Gün geceyi buluyor huzurla uyuyoruz, çünkü gece nöbetlerinde uyumuyor birileri, bizim uykularımız kaçmasın diye onların göğüsleri siparane... Biz ise sabah uyandığımızda kabuslarımızı dert ediyoruz. O rüyalara dalabilecek güveni veren birileri var, ölmedikleri sürece anılmayan birileri...

Ekranda resimleri geçiyor, tanışıyoruz; emin adımlarla yürüdüğümüz caddelerde bizi emin kılan güvendiklerimizle… Sonra devam ediyor hayatımız kaldığı yerden, birileri bizim için hayatını noktalamışken …

Bu hayat gailesine kapılıp akarken, yokluyor musunuz peki hiç vicdanınızı? İşte biz tam da bunu dert ediyoruz, sesimiz en yüksek oktavda bu yüzden, uyuyan tüm vicdanları uyandırmak için… Ama irkiliyorlar adımızı duyunca, en masumane fikirleri barındırırken biz, en acımasız yaftaları takıyorlar adımıza…

İnsanlıktan bi haber, hırsa bürünmüş benliklerini en kallavi maskelerle satıyorlar… Komşunun tarlasına dalıp talan ediyorlar, suçları söylenince imdat(!) diyorlar.

Bir de türkü tutturmuşlar, Ülkücüler saldırgan, Ülkücüler kavgacı…

Ülkücüler kimdi?

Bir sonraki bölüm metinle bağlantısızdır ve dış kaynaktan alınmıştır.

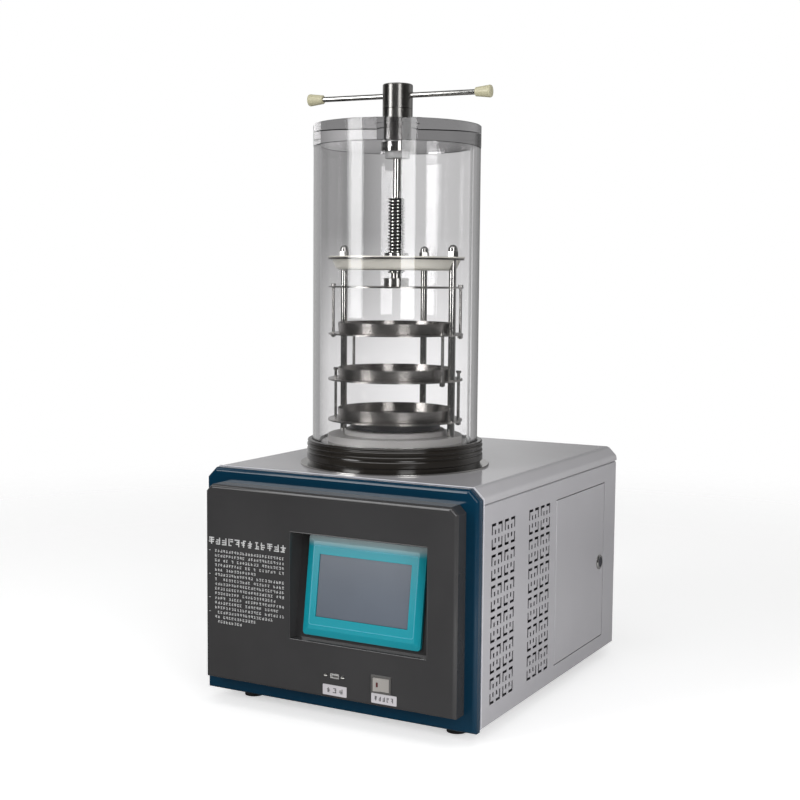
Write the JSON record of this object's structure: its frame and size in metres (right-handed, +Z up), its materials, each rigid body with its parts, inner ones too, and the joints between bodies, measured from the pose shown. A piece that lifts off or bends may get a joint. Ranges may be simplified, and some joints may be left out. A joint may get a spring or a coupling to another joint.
{
  "type": "freeze dryer",
  "caption": "Benchtop freeze dryer: steel casing with a sloped touch screen, clear chamber over stacked shelves with trays, and a hand-turned screw that presses the shelves down.",
  "frame": {"origin": "centre of the bounding box's footprint, on the surface the feet stand on", "axes": "+Z up, -Y towards the front with the touch screen, +X to the right seen from the front"},
  "size_m": [0.452, 0.6223, 0.9225],
  "materials": {
    "case_paint": "satin",
    "frame_blue": "gloss",
    "panel_black": "gloss",
    "bezel_teal": "satin",
    "screen": "gloss",
    "foot_rubber": "matte",
    "bright_steel": "satin",
    "polished_steel": "polished",
    "switch_black": "satin",
    "rocker_grey": "satin",
    "copper": "satin",
    "foam": "matte",
    "dark_paint": "satin",
    "fan_plastic": "matte",
    "box_paint": "satin",
    "acrylic": "clear",
    "collar_black": "gloss",
    "grey_plastic": "satin",
    "cream_plastic": "satin",
    "cream_metal": "satin",
    "shelf_steel": "satin",
    "grey_plate": "matte",
    "support_black": "satin"
  },
  "bodies": {
    "cabinet": {"base_pan": "case_paint", "side_panel_left": "case_paint", "side_panel_right": "case_paint", "rear_panel": "case_paint", "top_cover": "case_paint", "front_frame": "frame_blue", "front_panel": "panel_black", "feet": "foot_rubber", "hmi_housing": "bezel_teal", "hmi_screen": "screen", "usb_socket": "polished_steel", "usb_screws": "polished_steel", "switch_body": "switch_black", "hinge_pins": "bright_steel", "trap_pot": "bright_steel", "trap_coil": "copper", "trap_insulation": "foam", "compressor": "dark_paint", "condenser": "dark_paint", "fan_housing": "fan_plastic", "control_box": "box_paint", "vacuum_port": "bright_steel", "power_inlet": "fan_plastic", "drain_nozzle": "bright_steel", "base_flange": "bright_steel", "seal_collar": "collar_black", "seal_ring": "foot_rubber", "chamber_tube": "acrylic", "chamber_lid": "acrylic", "gland_body": "polished_steel", "gland_nut": "polished_steel", "gland_bush": "grey_plastic", "screw_nut": "polished_steel", "rack_base": "grey_plate", "shelf_support": "support_black", "rack_posts": "polished_steel", "top_plate": "cream_metal", "acorn_nuts": "polished_steel", "lower_shelf": "shelf_steel", "lower_tray": "shelf_steel", "lower_hangers": "bright_steel"},
    "handle": {"handle_hub": "polished_steel", "tee_bar": "polished_steel", "bar_grips": "cream_plastic", "drive_shaft": "polished_steel"},
    "press": {"press_foot": "bright_steel", "press_plate": "shelf_steel", "upper_hangers": "bright_steel"},
    "screw": {"lead_screw": "polished_steel"},
    "upper_rack": {"upper_shelf": "shelf_steel", "upper_tray": "shelf_steel", "middle_hangers": "bright_steel"},
    "middle_rack": {"middle_shelf": "shelf_steel", "middle_tray": "shelf_steel"},
    "door": {"service_door": "case_paint", "lock_barrel": "polished_steel"},
    "lock": {"lock_plug": "switch_black", "lock_cam": "bright_steel"},
    "rocker": {"switch_rocker": "rocker_grey"},
    "fan": {"fan_blades": "fan_plastic"}
  },
  "joints": [
    {"name": "handle_turn", "type": "hinge", "parent": "cabinet", "child": "handle", "pos_m": [0, -0.10385, 0.9057], "axis": [0, 0, 1], "range_deg": [0, 5040]},
    {"name": "press_travel", "type": "slide", "parent": "cabinet", "child": "press", "axis": [0, 0, -1], "range_m": [0, 0.0702]},
    {"name": "screw_spin", "type": "hinge", "parent": "press", "child": "screw", "pos_m": [0, -0.10385, 0.64], "axis": [0, 0, 1], "range_deg": [0, 5050]},
    {"name": "upper_shelf_travel", "type": "slide", "parent": "cabinet", "child": "upper_rack", "axis": [0, 0, -1], "range_m": [0, 0.0468]},
    {"name": "middle_shelf_travel", "type": "slide", "parent": "cabinet", "child": "middle_rack", "axis": [0, 0, -1], "range_m": [0, 0.0235]},
    {"name": "door_swing", "type": "hinge", "parent": "cabinet", "child": "door", "pos_m": [0.219, 0.00615, 0.172], "axis": [0, 0, -1], "range_deg": [0, 90]},
    {"name": "lock_turn", "type": "hinge", "parent": "door", "child": "lock", "pos_m": [0.224, 0.19215, 0.1707], "axis": [1, 0, 0], "range_deg": [0, 90]},
    {"name": "power_rocker", "type": "hinge", "parent": "cabinet", "child": "rocker", "pos_m": [0.0923, -0.30235, 0.0745], "axis": [0, 0, -1], "range_deg": [0, 14]},
    {"name": "fan_spin", "type": "hinge", "parent": "cabinet", "child": "fan", "pos_m": [0.148, -0.12785, 0.167], "axis": [1, 0, 0], "continuous": true}
  ],
  "couplings": [
    {"joint": "press_travel", "follows": "handle_turn", "m_per_rad": 0.00079577},
    {"joint": "screw_spin", "follows": "handle_turn", "ratio": 1},
    {"joint": "upper_shelf_travel", "follows": "handle_turn", "m_per_rad": 0.00053052},
    {"joint": "middle_shelf_travel", "follows": "handle_turn", "m_per_rad": 0.00026526}
  ]
}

Kavgaları kimleydi?

Adını salavatsız anmaya yaradandan ar ettiğimiz Peygamberimizin adını, küfürle ananlara göğsünü siper edenlerdi.. Atasını unutup it izi sürenlerin getirmeye çalıştığı çarpık düzene “dur” diyenlerdi.. Ezanı, bayrağı, vatanı kutsal bilen, yaradılışına şükrünü ülkü edinen, haklı kavgaların masum suçlularıydı Ülkücüler… Sehpaya şehadetle vardılar, ölmediler! Giden bedenlerin sızısıyla aynı ruha bürünenlerde dirildiler.

Bugün Ülkücüler kim? Memleketin geleceğini yetiştirecek kampüsleri, terör inine çeviren vatansızların karşısına canıyla dikilen, kavgası vatan olan Fıratlar…

İnsanlık narası atanlar kanlı ellere güvercin sıkıştırıp, ateş düşen ocakları saymazken candan ve evrensel görüşüne sığdıramazken vatan evlatlarını, aydın diye tanımlanan karanlık zevatlar, çağdaşlığın tanımını yaparken oturduğu yerin neden rahat olduğunu sorgulamadan; uydurdukları kalıplara uymayan Ülkücüler ölümle nişan takıyor yüreğinde, vefa denen kaybedilmiş hissiyatı yaşatarak... Pek duyarlı şahsiyetler, şehitleri sayarken ve sığdırırken bir iki kelimeye o büyük acıları; Ülkücüler her cana canından sayıyor, aldığı nefesi borç bilerek…

“Şehitler ölmez! Vatan bölünmez!” diye sesi kısılıncaya kadar gök kubbeyi inletenler: Ülkücüler, sırf uyutulmuş vicdanlar uyansın diye…

Zigzag çizmenin moda olduğu devirde çizgisi dosdoğru olanlar, uyuyan vicdanları dürttüğü için mi dokunuyor birilerine? Bizler; “Ben başkan olacağım!” diye çığırtkanlık yapanların yanında, vatan, millet, devlet sedamızı benliğimizden önde tuttuğumuz için mi haksız düştük? Oysa ki, en haklı kavga bu iken…

Kavgası benlik olanlar, kavgası “biz olmak” olanları elbette ki anlayamazlar. Ama biz de anlatmaktan usanmayız…

Her pazartesi ve cuma bir ağızdan okunurken marşımız okullarda, gökte tarihin şanını resmedercesine salınırken Ay Yıldız, ezanlar semanın sedası olurken ve de kanımızla karılan bu vatan bağrına basarken bizi, içimizden akan ifrite rağmen… biz susmayız!

Yiten her can bizle dirilir, sesimize bir ses daha katarız. Bize benzeyip bizi vurmaya çalışırlar arkalarına tüm düşmanlar dizilir; biz içimizde ahde vefayı yaşatırız, bir can değil bin can taşırız, sesimizi kısmayız! İyi bilinmeyiz ama gocunmayız… Biz dünyanın emanetçileriyiz, hesabı ahrete bırakırız.

Biz adalet terazisine fitne düşmüş bu devranda; HAKLI KAVGALARIN , MASUM SUÇLULARIYIZ, şirazesi kaymamış terazilerde ise doğrularımızla ağır basarız.